The Bluebonnet Bar is a single-room dive on the Bricktown strip where well drinks run $2.50 and the crowd skews toward regulars who have held the same stool for years. Cash preferred, no pretense, no themed decor beyond neon signs and the accumulated patina of decades.
A narrow, low-ceilinged bar anchored by a long counter and a handful of tables in back, the Bluebonnet sits among the newer restaurants and cocktail lounges that now dominate Bricktown. It has no kitchen, no craft beer list, and no mixologist. The draw is straightforward: cheap spirits, strong pours, and the particular social gravity that pulls people who live nearby and do not want scenery or conversation starters with their drink.

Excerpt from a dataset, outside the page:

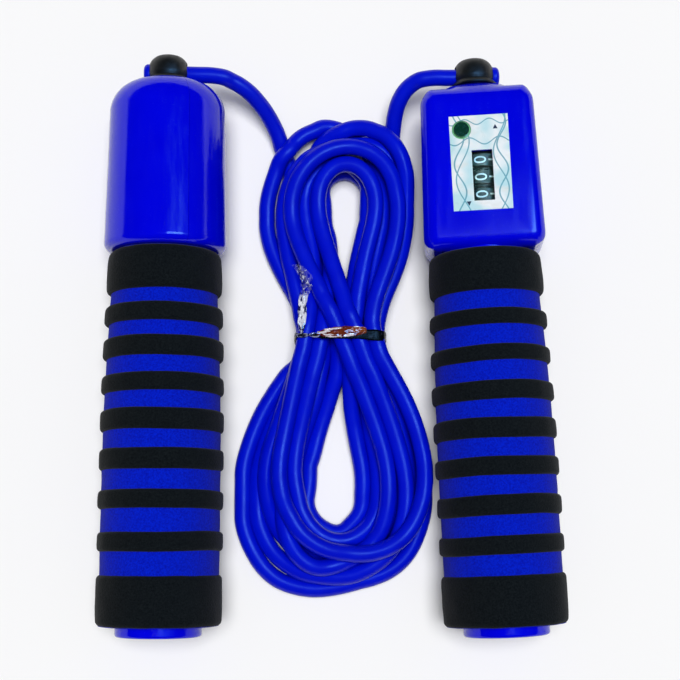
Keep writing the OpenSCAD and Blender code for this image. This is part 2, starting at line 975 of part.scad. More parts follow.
module tie_band() {
    outer_width = waist_width + 2 * tie_thickness;
    translate([waist_x, 2, 0])
        rotate([90, 0, 0])
            linear_extrude(tie_width, center = true)
                difference() {
                    translate([-outer_width / 2, 0])
                        square([outer_width, hank_height + tie_thickness]);
                    translate([-waist_width / 2, tie_thickness])
                        square([waist_width, hank_height - tie_thickness]);
                }
}

// --- nodes ---
module plain_swivel_cap() { color(black_plastic) plain_swivel_frame() swivel_cap(); }
module plain_swivel_shaft() { color(steel) plain_swivel_frame() swivel_shaft(shaft_step + 1); }
module plain_retaining_clip() { color(steel) plain_swivel_frame() retaining_clip(); }
module plain_front_shell() {
    color(blue_plastic) plain_frame()
        difference() {
            front_half() barrel_shell(true);
            peg_sockets();
        }
}
module plain_rear_shell() {
    color(blue_plastic) plain_frame() {
        rear_half() barrel_shell(false);
        peg_pins();
    }
}
module plain_core_tube() { color(blue_plastic) plain_frame() core_tube(); }
module plain_foam_sleeve() { color(blue_foam) plain_frame() foam_sleeve(plain_groove_spread); }
module plain_foam_rings() { color(black_foam) plain_frame() foam_rings(plain_groove_spread); }
module plain_end_cap() { color(blue_plastic) plain_frame() end_cap(); }

module counter_swivel_cap() { color(black_plastic) counter_swivel_frame() swivel_cap(); }
module counter_swivel_shaft() { color(steel) counter_swivel_frame() swivel_shaft(journal_end); }
module counter_retaining_clip() { color(steel) counter_swivel_frame() retaining_clip(); }
module counter_front_shell() {
    color(blue_plastic) counter_frame_place()
        difference() {
            front_half() block_shell(true);
            peg_sockets();
            label_cuts();
        }
}
module counter_rear_shell() {
    color(blue_plastic) counter_frame_place() {
        rear_half() block_shell(false);
        peg_pins();
    }
}
module counter_core_tube() { color(blue_plastic) counter_frame_place() core_tube(); }
module counter_foam_sleeve() { color(blue_foam) counter_frame_place() foam_sleeve(counter_groove_spread); }
module counter_foam_rings() { color(black_foam) counter_frame_place() foam_rings(counter_groove_spread); }
module counter_end_cap() { color(blue_plastic) counter_frame_place() end_cap(); }

module drive_pinion() { color(steel) counter_swivel_frame() drive_pinion_placed(); }
module drive_pinion_placed() { rotate([0, 0, counter_roll]) drive_pinion_shape(); }
module idler_gear() { color(white_plastic) counter_frame_place() idler_gear_shape(); }
module idler_axle() {
    color(steel) counter_frame_place()
        disc(small_axle_radius, frame_top, drum_gear_station + gear_width + 0.5, idler_centre);
}
module counter_frame() { color(white_plastic) counter_frame_place() counter_frame_shape(); }
module number_axle() {
    color(steel) counter_frame_place()
        disc(number_axle_radius, frame_top, frame_bottom + frame_thickness, drum_centre);
}
module units_wheel() { color(wheel_green) counter_frame_place() number_wheel(0); }
module tens_wheel() { color(wheel_green) counter_frame_place() number_wheel(1); }
module hundreds_wheel() { color(wheel_green) counter_frame_place() number_wheel(2); }
module carry_axle() {
    color(steel) counter_frame_place()
        disc(small_axle_radius, first_rim + wheel_rim - 0.3, frame_bottom + frame_thickness, carry_centre);
}
module tens_carry_pinion() { color(white_plastic) counter_frame_place() carry_pinion_shape(0); }
module hundreds_carry_pinion() { color(white_plastic) counter_frame_place() carry_pinion_shape(1); }
module label_plate() { color(white_plastic) counter_frame_place() label_plate_shape(); }
module window_lens() { color([0.8, 0.9, 0.9, 0.35]) counter_frame_place() window_lens_shape(); }
module reset_button() { color(button_green) counter_frame_place() reset_button_shape(); }
module reset_bar() { color(white_plastic) counter_frame_place() reset_bar_shape(); }
module reset_spring() { color(steel) counter_frame_place() reset_spring_shape(); }

module plain_rope_lead() { color(blue_plastic) lead(plain_lead_points); }
module counter_rope_lead() { color(blue_plastic) lead(counter_lead_points); }
module rope_hank() { color(blue_plastic) hank(); }
module twist_tie() { color(steel) tie_band(); }

plain_swivel_cap();
plain_swivel_shaft();
plain_retaining_clip();
plain_front_shell();
plain_rear_shell();
plain_core_tube();
plain_foam_sleeve();
plain_foam_rings();
plain_end_cap();
counter_swivel_cap();
counter_swivel_shaft();
counter_retaining_clip();
counter_front_shell();
counter_rear_shell();
counter_core_tube();
counter_foam_sleeve();
counter_foam_rings();
counter_end_cap();
drive_pinion();
idler_gear();
idler_axle();
counter_frame();
number_axle();
units_wheel();
tens_wheel();
hundreds_wheel();
carry_axle();
tens_carry_pinion();
hundreds_carry_pinion();
label_plate();
window_lens();
reset_button();
reset_bar();
reset_spring();
plain_rope_lead();
counter_rope_lead();
rope_hank();
twist_tie();
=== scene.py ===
# Jump rope with a turn counter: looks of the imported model, in metres, in the model's own frame.
import math
import bmesh
import bpy
import numpy as np
from mathutils import Matrix, Vector, noise


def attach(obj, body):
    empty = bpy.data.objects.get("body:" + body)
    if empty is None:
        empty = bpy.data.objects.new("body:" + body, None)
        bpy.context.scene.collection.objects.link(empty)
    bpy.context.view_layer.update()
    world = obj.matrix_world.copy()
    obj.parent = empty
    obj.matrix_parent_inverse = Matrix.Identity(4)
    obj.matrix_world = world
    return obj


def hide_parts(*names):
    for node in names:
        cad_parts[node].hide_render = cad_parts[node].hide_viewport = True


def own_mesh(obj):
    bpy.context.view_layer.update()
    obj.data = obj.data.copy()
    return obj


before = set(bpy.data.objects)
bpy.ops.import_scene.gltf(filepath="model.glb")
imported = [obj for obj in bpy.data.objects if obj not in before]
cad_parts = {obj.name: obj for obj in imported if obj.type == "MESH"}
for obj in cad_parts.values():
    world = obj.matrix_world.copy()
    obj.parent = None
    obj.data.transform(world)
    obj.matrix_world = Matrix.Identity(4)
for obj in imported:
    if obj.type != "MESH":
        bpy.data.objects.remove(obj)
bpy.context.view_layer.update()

scene = bpy.context.scene
MM = 0.001


# ---------------------------------------------------------------- camera
SENSOR = 36
FOCAL_PIXELS, PICTURE_PIXELS = 1400, 680
AIM = Vector((1.93, 0.35, 17)) * MM
DISTANCE = 399 * MM


def turn(axis, degrees):
    return Matrix.Rotation(math.radians(degrees), 4, axis)


def add_camera():
    """The photograph's view, nearly straight down."""
    data = bpy.data.cameras.new("camera")
    data.sensor_width = SENSOR
    data.lens = FOCAL_PIXELS / PICTURE_PIXELS * SENSOR
    data.clip_start, data.clip_end = 0.02, 10
    camera = bpy.data.objects.new("camera", data)
    scene.collection.objects.link(camera)
    tilt = turn("Y", -2.0) @ turn("X", 8.5)
    camera.matrix_world = Matrix.Translation(AIM) @ tilt @ Matrix.Translation((0, 0, DISTANCE))
    scene.camera = camera


add_camera()

# ---------------------------------------------------------------- rope, in millimetres
D = 4.8
LAYER = 4.0
# The waist's middle, its reach to each side along y, and a centreline's half width and height limit there
WAIST_X, WAIST_Y = 2.3, 2.4
WAIST_REACH, WAIST_HALF, WAIST_HEIGHT = 9, 10.5, 14.0
# Places inside the lobes that centrelines keep out of: middle and radius
HOLES = (((3.9, 46.6), 6.9), ((4.0, 38.0), 6.4), ((0.8, -44.8), 8.2), ((0.8, -36.0), 7.6))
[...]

The Bluebonnet's well drink price of $2.50 positions it at the lower end of Bricktown's pricing tier. Compared to craft cocktail venues in the same neighborhood, where a signature drink runs $12 to $16, the Bluebonnet saves a drinker $9 to $13.50 per round. Domestic beer (Bud, Coors, Miller) runs roughly $3 to $4. The bar operates on a cash-first basis; card payment is accepted but not preferred, and the till reflects an establishment built before digital transactions became universal. A first-time visitor should arrive with cash.
The Bluebonnet differs from peers like The Loaded Bowl (which serves food and draws a younger, mixed crowd) and Boomer Jack's (located in Midtown with a sports-bar inflection). The Bluebonnet has no food service, no TVs mounted for games, and no effort to hybridize the dive model. It is closer in spirit to traditional neighborhood bars that exist primarily for drinking and conversation. Boomer Jack's appeals to people who want to watch a game; the Bluebonnet suits people who do not care if one is on.
The Bluebonnet is built for regulars and for people comfortable sitting in silence or with whoever is already at the bar. First-time visitors, especially those seeking the "authentic dive bar experience" as a weekend novelty, may feel out of place. The room does not perform; it simply exists. Bachelorette parties, group celebrations, and people ordering rounds of specialty cocktails belong elsewhere. Solo drinkers, night-shift workers, and people with a standing appointment at the same stool most nights will find the Bluebonnet familiar in a way that matters.
Walking in, you will encounter dim lighting, a bartender who may or may not acknowledge you immediately, and space to sit or stand at the bar. Expect to wait longer for service if the place is full; the Bluebonnet does not hustle. Order a well drink, name your spirit, and pay cash. There is no menu to study. The bartender pours with a standard pour; you will not get stiffed or overcharged. Conversation happens naturally or not at all. If you sit quietly, you remain undisturbed. If you talk to the person next to you, the moment determines whether it continues. There is no background music above a murmur, no visual distraction, no design directing your attention.
The Bluebonnet operates in the heart of Bricktown, where street parking is available but paid (meters and lots serve the restaurant district, $1 to $2 per hour). The bar's hours run daily, typically opening in early afternoon and staying open into the evening; confirm current hours directly as service patterns can shift seasonally. The entrance faces the street directly; it is not hidden or marked with irony. The sign says what it says.
The Bluebonnet Bar holds its ground in a neighborhood that has gentrified around it by refusing to change. It is not a spectacle, not a discovery, and not a story to tell. It is a place to drink at a price that makes sense and a speed that does not hurry.